Der hochfürstliche Hofbibliothekar und Historiker Friedrich
Christoph Schmincke (1724-1795) beschreibt die Grotte wie folgt:
"Der Fußboden ist von Marmor und die Wände sind mit Moos,
allerhand schrofichten und ausgefressenen Klippsteinen, zwischen welchen
Schnecken und Muscheln von Allerlei Art sich sehen lassen, ingleichen mit
blauen und andern Berg- und Erzsteinen und Corallenzinken versetzt.
Verschiedene aus Erz, Marmor und Muschelwerk verfertigte Drachen, Salamander
und andere giftige Tiere und Insekten stehen oben herum.“
"Mein Auge starrt, das Glanz und Strahlverblenden, die der Saphire und reiner Jaspis schickt. Es blitzt die Pracht aus diamantenem Wänden, die dort ein Zug, hier eine Muschel schmückt. Das Meer gab selbst aus ungemeßnen Gründen, den Grottenschmuck, den reichen Wasserschatz. Allein Geschmack und Anmut zu verbinden, gab la Potterie ihm den bestimmten Platz"
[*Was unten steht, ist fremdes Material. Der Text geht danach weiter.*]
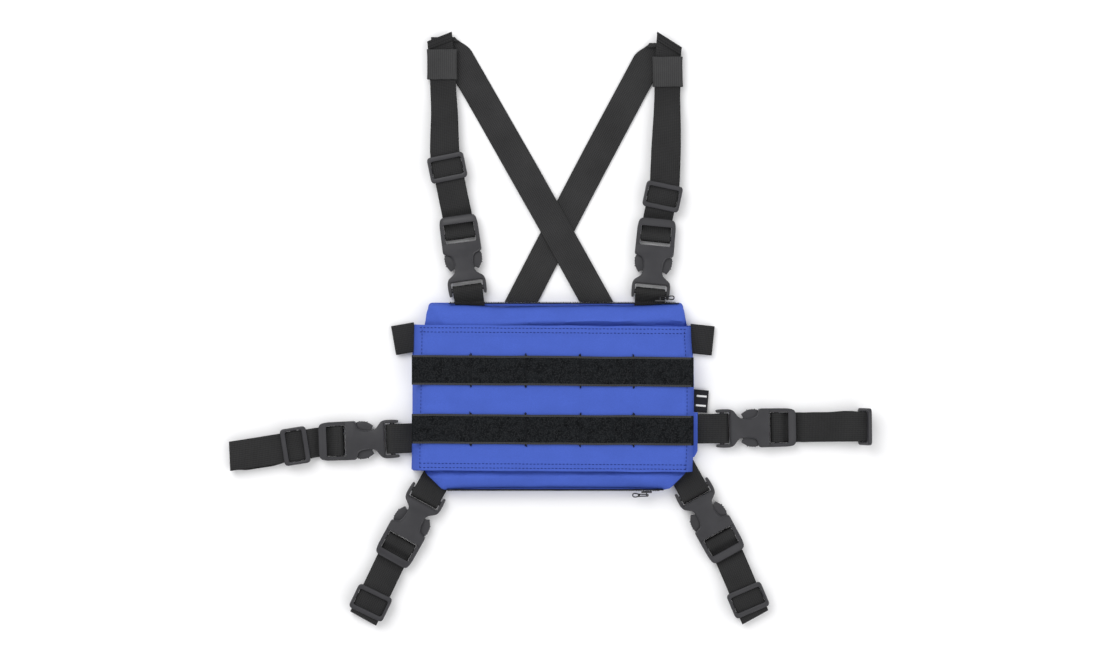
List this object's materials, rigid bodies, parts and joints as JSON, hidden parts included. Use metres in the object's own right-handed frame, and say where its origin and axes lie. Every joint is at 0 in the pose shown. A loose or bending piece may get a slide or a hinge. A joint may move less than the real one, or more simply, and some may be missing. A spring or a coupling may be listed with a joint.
{
  "type": "safety harness vest",
  "caption": "Chest pack harness: a flat zipped pouch with loop strips, crossed shoulder straps, and waist and lower straps on side-release buckles.",
  "frame": {"origin": "middle of the pouch's back face, on the plane that the part lies on", "axes": "+X to the right as the front is looked at with the shoulders up, +Y towards the shoulders, +Z out of the pouch's front"},
  "size_m": [0.5445, 0.5044, 0.0221],
  "materials": {
    "blue_cloth": "coated woven polyester",
    "black_webbing": "ribbed nylon webbing",
    "loop_pile": "fuzzy loop tape",
    "elastic": "woven elastic",
    "buckle_plastic": "satin moulded acetal",
    "zip_tape": "woven tape with a moulded coil",
    "zip_metal": "black enamel",
    "pull_cord": "braided cord",
    "label_weave": "woven label"
  },
  "bodies": {
    "pouch": {"back_panel": "blue_cloth", "pouch_shell": "blue_cloth", "front_sleeve": "blue_cloth", "loop_strip_upper": "loop_pile", "loop_strip_lower": "loop_pile", "side_tab_left": "black_webbing", "side_tab_right": "black_webbing", "label_tag": "label_weave", "top_zip_tape": "zip_tape", "bottom_zip_tape": "zip_tape", "left_shoulder_anchor": "black_webbing", "right_shoulder_anchor": "black_webbing", "left_waist_anchor": "black_webbing", "right_waist_anchor": "black_webbing", "left_lower_anchor": "black_webbing", "right_lower_anchor": "black_webbing"},
    "yoke": {"left_shoulder_back_strap": "black_webbing", "left_shoulder_keeper": "elastic", "left_shoulder_strap": "black_webbing", "right_shoulder_back_strap": "black_webbing", "right_shoulder_keeper": "elastic", "right_shoulder_strap": "black_webbing"},
    "left_shoulder_plug": {"left_shoulder_plug": "buckle_plastic"},
    "left_shoulder_prong_a": {"left_shoulder_prong_a": "buckle_plastic"},
    "left_shoulder_prong_b": {"left_shoulder_prong_b": "buckle_plastic"},
    "left_shoulder_socket": {"left_shoulder_socket": "buckle_plastic"},
    "left_shoulder_slide": {"left_shoulder_slide": "buckle_plastic"},
    "right_shoulder_plug": {"right_shoulder_plug": "buckle_plastic"},
    "right_shoulder_prong_a": {"right_shoulder_prong_a": "buckle_plastic"},
    "right_shoulder_prong_b": {"right_shoulder_prong_b": "buckle_plastic"},
    "right_shoulder_socket": {"right_shoulder_socket": "buckle_plastic"},
    "right_shoulder_slide": {"right_shoulder_slide": "buckle_plastic"},
    "left_waist_plug": {"left_waist_plug": "buckle_plastic"},
    "left_waist_prong_a": {"left_waist_prong_a": "buckle_plastic"},
    "left_waist_prong_b": {"left_waist_prong_b": "buckle_plastic"},
    "left_waist_socket": {"left_waist_socket": "buckle_plastic", "left_waist_strap": "black_webbing"},
    "left_waist_slide": {"left_waist_slide": "buckle_plastic"},
    "right_waist_plug": {"right_waist_plug": "buckle_plastic"},
    "right_waist_prong_a": {"right_waist_prong_a": "buckle_plastic"},
    "right_waist_prong_b": {"right_waist_prong_b": "buckle_plastic"},
    "right_waist_socket": {"right_waist_socket": "buckle_plastic", "right_waist_strap": "black_webbing"},
    "right_waist_slide": {"right_waist_slide": "buckle_plastic"},
    "left_lower_plug": {"left_lower_plug": "buckle_plastic"},
    "left_lower_prong_a": {"left_lower_prong_a": "buckle_plastic"},
    "left_lower_prong_b": {"left_lower_prong_b": "buckle_plastic"},
    "left_lower_socket": {"left_lower_socket": "buckle_plastic", "left_lower_strap": "black_webbing"},
    "left_lower_slide": {"left_lower_slide": "buckle_plastic"},
    "right_lower_plug": {"right_lower_plug": "buckle_plastic"},
    "right_lower_prong_a": {"right_lower_prong_a": "buckle_plastic"},
    "right_lower_prong_b": {"right_lower_prong_b": "buckle_plastic"},
    "right_lower_socket": {"right_lower_socket": "buckle_plastic", "right_lower_strap": "black_webbing"},
    "right_lower_slide": {"right_lower_slide": "buckle_plastic"},
    "top_zip_slider": {"top_zip_slider": "zip_metal"},
    "top_zip_pull": {"top_zip_pull": "pull_cord"},
    "bottom_zip_slider": {"bottom_zip_slider": "zip_metal"},
    "bottom_zip_pull": {"bottom_zip_pull": "pull_cord"}
  },
  "joints": [
    {"name": "yoke_fold", "type": "hinge", "parent": "pouch", "child": "yoke", "pos_m": [0, 0.088, 0.0095], "axis": [1, 0, 0], "range_deg": [0, 90]},
    {"name": "left_shoulder_fold", "type": "hinge", "parent": "pouch", "child": "left_shoulder_plug", "pos_m": [0, 0.088, 0.0095], "axis": [1, 0, 0], "range_deg": [0, 90], "deforming": ["left_shoulder_anchor"]},
    {"name": "left_shoulder_release", "type": "slide", "parent": "yoke", "child": "left_shoulder_socket", "axis": [-0.1383, 0.9904, 0], "range_m": [0, 0.03], "deforming": ["left_shoulder_strap"]},
    {"name": "left_shoulder_prong_a_press", "type": "hinge", "parent": "left_shoulder_plug", "child": "left_shoulder_prong_a", "pos_m": [-0.06879, 0.10838, 0.0057], "axis": [0, 0, 1], "range_deg": [0, 8], "stiffness_Nm_per_rad": 0.05},
    {"name": "left_shoulder_prong_b_press", "type": "hinge", "parent": "left_shoulder_plug", "child": "left_shoulder_prong_b", "pos_m": [-0.07988, 0.10683, 0.0057], "axis": [0, 0, 1], "range_deg": [-8, 0], "stiffness_Nm_per_rad": 0.05},
    {"name": "left_shoulder_slide_travel", "type": "slide", "parent": "left_shoulder_socket", "child": "left_shoulder_slide", "axis": [-0.2014, 0.9795, 0], "range_m": [-0.01, 0.025]},
    {"name": "right_shoulder_fold", "type": "hinge", "parent": "pouch", "child": "right_shoulder_plug", "pos_m": [0, 0.088, 0.0095], "axis": [1, 0, 0], "range_deg": [0, 90], "deforming": ["right_shoulder_anchor"]},
    {"name": "right_shoulder_release", "type": "slide", "parent": "yoke", "child": "right_shoulder_socket", "axis": [0.0956, 0.9954, 0], "range_m": [0, 0.03], "deforming": ["right_shoulder_strap"]},
    {"name": "right_shoulder_prong_a_press", "type": "hinge", "parent": "right_shoulder_plug", "child": "right_shoulder_prong_a", "pos_m": [0.08993, 0.10427, 0.0057], "axis": [0, 0, 1], "range_deg": [0, 8], "stiffness_Nm_per_rad": 0.05},
    {"name": "right_shoulder_prong_b_press", "type": "hinge", "parent": "right_shoulder_plug", "child": "right_shoulder_prong_b", "pos_m": [0.07878, 0.10534, 0.0057], "axis": [0, 0, 1], "range_deg": [-8, 0], "stiffness_Nm_per_rad": 0.05},
    {"name": "right_shoulder_slide_travel", "type": "slide", "parent": "right_shoulder_socket", "child": "right_shoulder_slide", "axis": [0.2059, 0.9786, 0], "range_m": [0, 0.03]},
    {"name": "left_waist_fold", "type": "hinge", "parent": "pouch", "child": "left_waist_plug", "pos_m": [-0.1253, -0.03409, 0.0095], "axis": [-0.0412, 0.9992, 0], "range_deg": [0, 90], "deforming": ["left_waist_anchor"]},
    {"name": "left_waist_release", "type": "slide", "parent": "left_waist_plug", "child": "left_waist_socket", "axis": [-0.9992, -0.0412, 0], "range_m": [0, 0.032]},
    {"name": "left_waist_prong_a_press", "type": "hinge", "parent": "left_waist_plug", "child": "left_waist_prong_a", "pos_m": [-0.15101, -0.02955, 0.0057], "axis": [0, 0, 1], "range_deg": [0, 8], "stiffness_Nm_per_rad": 0.05},
    {"name": "left_waist_prong_b_press", "type": "hinge", "parent": "left_waist_plug", "child": "left_waist_prong_b", "pos_m": [-0.15055, -0.04074, 0.0057], "axis": [0, 0, 1], "range_deg": [-8, 0], "stiffness_Nm_per_rad": 0.05},
    {"name": "left_waist_slide_travel", "type": "slide", "parent": "left_waist_socket", "child": "left_waist_slide", "axis": [-0.9876, -0.1571, 0], "range_m": [0, 0.03]},
    {"name": "right_waist_fold", "type": "hinge", "parent": "pouch", "child": "right_waist_plug", "pos_m": [0.1282, -0.02596, 0.0095], "axis": [0.0162, -0.9999, 0], "range_deg": [0, 90], "deforming": ["right_waist_anchor"]},
    {"name": "right_waist_release", "type": "slide", "parent": "right_waist_plug", "child": "right_waist_socket", "axis": [0.9999, 0.0162, 0], "range_m": [0, 0.032]},
    {"name": "right_waist_prong_a_press", "type": "hinge", "parent": "right_waist_plug", "child": "right_waist_prong_a", "pos_m": [0.15879, -0.03107, 0.0057], "axis": [0, 0, 1], "range_deg": [0, 8], "stiffness_Nm_per_rad": 0.05},
    {"name": "right_waist_prong_b_press", "type": "hinge", "parent": "right_waist_plug", "child": "right_waist_prong_b", "pos_m": [0.15861, -0.01987, 0.0057], "axis": [0, 0, 1], "range_deg": [-8, 0], "stiffness_Nm_per_rad": 0.05},
    {"name": "right_waist_slide_tilt", "type": "hinge", "parent": "right_waist_socket", "child": "right_waist_slide", "pos_m": [0.26439, -0.02404, 0.0113], "axis": [0.0115, -0.9999, 0], "range_deg": [-15, 15]},
    {"name": "left_lower_fold", "type": "hinge", "parent": "pouch", "child": "left_lower_plug", "pos_m": [-0.10197, -0.07403, 0.0095], "axis": [-0.8745, 0.485, 0], "range_deg": [0, 90], "deforming": ["left_lower_anchor"]},
    {"name": "left_lower_release", "type": "slide", "parent": "left_lower_plug", "child": "left_lower_socket", "axis": [-0.485, -0.8745, 0], "range_m": [0, 0.032]},
    {"name": "left_lower_prong_a_press", "type": "hinge", "parent": "left_lower_plug", "child": "left_lower_prong_a", "pos_m": [-0.11924, -0.09361, 0.0057], "axis": [0, 0, 1], "range_deg": [0, 8], "stiffness_Nm_per_rad": 0.05},
    {"name": "left_lower_prong_b_press", "type": "hinge", "parent": "left_lower_plug", "child": "left_lower_prong_b", "pos_m": [-0.10945, -0.09904, 0.0057], "axis": [0, 0, 1], "range_deg": [-8, 0], "stiffness_Nm_per_rad": 0.05},
    {"name": "left_lower_slide_travel", "type": "slide", "parent": "left_lower_socket", "child": "left_lower_slide", "axis": [-0.4333, -0.9012, 0], "range_m": [-0.022, 0]},
    {"name": "right_lower_fold", "type": "hinge", "parent": "pouch", "child": "right_lower_plug", "pos_m": [0.11469, -0.06992, 0.0095], "axis": [-0.8761, -0.4821, 0], "range_deg": [0, 90], "deforming": ["right_lower_anchor"]},
    {"name": "right_lower_release", "type": "slide", "parent": "right_lower_plug", "child": "right_lower_socket", "axis": [0.4821, -0.8761, 0], "range_m": [0, 0.032]},
    {"name": "right_lower_prong_a_press", "type": "hinge", "parent": "right_lower_plug", "child": "right_lower_prong_a", "pos_m": [0.12208, -0.09496, 0.0057], "axis": [0, 0, 1], "range_deg": [0, 8], "stiffness_Nm_per_rad": 0.05},
    {"name": "right_lower_prong_b_press", "type": "hinge", "parent": "right_lower_plug", "child": "right_lower_prong_b", "pos_m": [0.13189, -0.08956, 0.0057], "axis": [0, 0, 1], "range_deg": [-8, 0], "stiffness_Nm_per_rad": 0.05},
    {"name": "right_lower_slide_travel", "type": "slide", "parent": "right_lower_socket", "child": "right_lower_slide", "axis": [0.3919, -0.92, 0], "range_m": [-0.022, 0]},
    {"name": "top_zip_travel", "type": "slide", "parent": "pouch", "child": "top_zip_slider", "axis": [1, 0, 0], "range_m": [-0.165, 0.01]},
    {"name": "bottom_zip_travel", "type": "slide", "parent": "pouch", "child": "bottom_zip_slider", "axis": [1, 0, 0], "range_m": [-0.155, 0.008]},
    {"name": "top_zip_pull_swing", "type": "hinge", "parent": "top_zip_slider", "child": "top_zip_pull", "pos_m": [0.091, 0.0857, 0.0119], "axis": [0, 0, 1], "range_deg": [0, 180]},
    {"name": "bottom_zip_pull_swing", "type": "hinge", "parent": "bottom_zip_slider", "child": "bottom_zip_pull", "pos_m": [0.0795, -0.0827, 0.0119], "axis": [0, 0, 1], "range_deg": [0, 180]}
  ],
  "couplings": [
    {"joint": "left_shoulder_fold", "follows": "yoke_fold", "ratio": 1},
    {"joint": "left_shoulder_prong_b_press", "follows": "left_shoulder_prong_a_press", "ratio": -1},
    {"joint": "right_shoulder_fold", "follows": "yoke_fold", "ratio": 1},
    {"joint": "right_shoulder_prong_b_press", "follows": "right_shoulder_prong_a_press", "ratio": -1},
    {"joint": "left_waist_prong_b_press", "follows": "left_waist_prong_a_press", "ratio": -1},
    {"joint": "right_waist_prong_b_press", "follows": "right_waist_prong_a_press", "ratio": -1},
    {"joint": "left_lower_prong_b_press", "follows": "left_lower_prong_a_press", "ratio": -1},
    {"joint": "right_lower_prong_b_press", "follows": "right_lower_prong_a_press", "ratio": -1}
  ]
}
Als Landgraf Friedrich II. 1785 starb, wurde der Park (wie alle
anderen Schlossgärten in und um Kassel) im Auftrag Wilhelm IX. in einen
englischen Landschaftspark umgestaltet. Die Kanalanlage der Grotte wurde
zugeschüttet, die reiche Ausgestaltung zerstört. Im Park wurde (gewissermaßen
als kleines Pendant zur Löwenburg) ein Aussichtsturm im gotischen Stil
errichtet.
Am letzten Samstag besuchte Cour de Cassel die wohl schönste
Rokoko-Anlage Hessens und tauchte ein wenig in die Zeit der Hofhaltung des
Landgrafen Friedrich II. von Hessen-Kassel ein.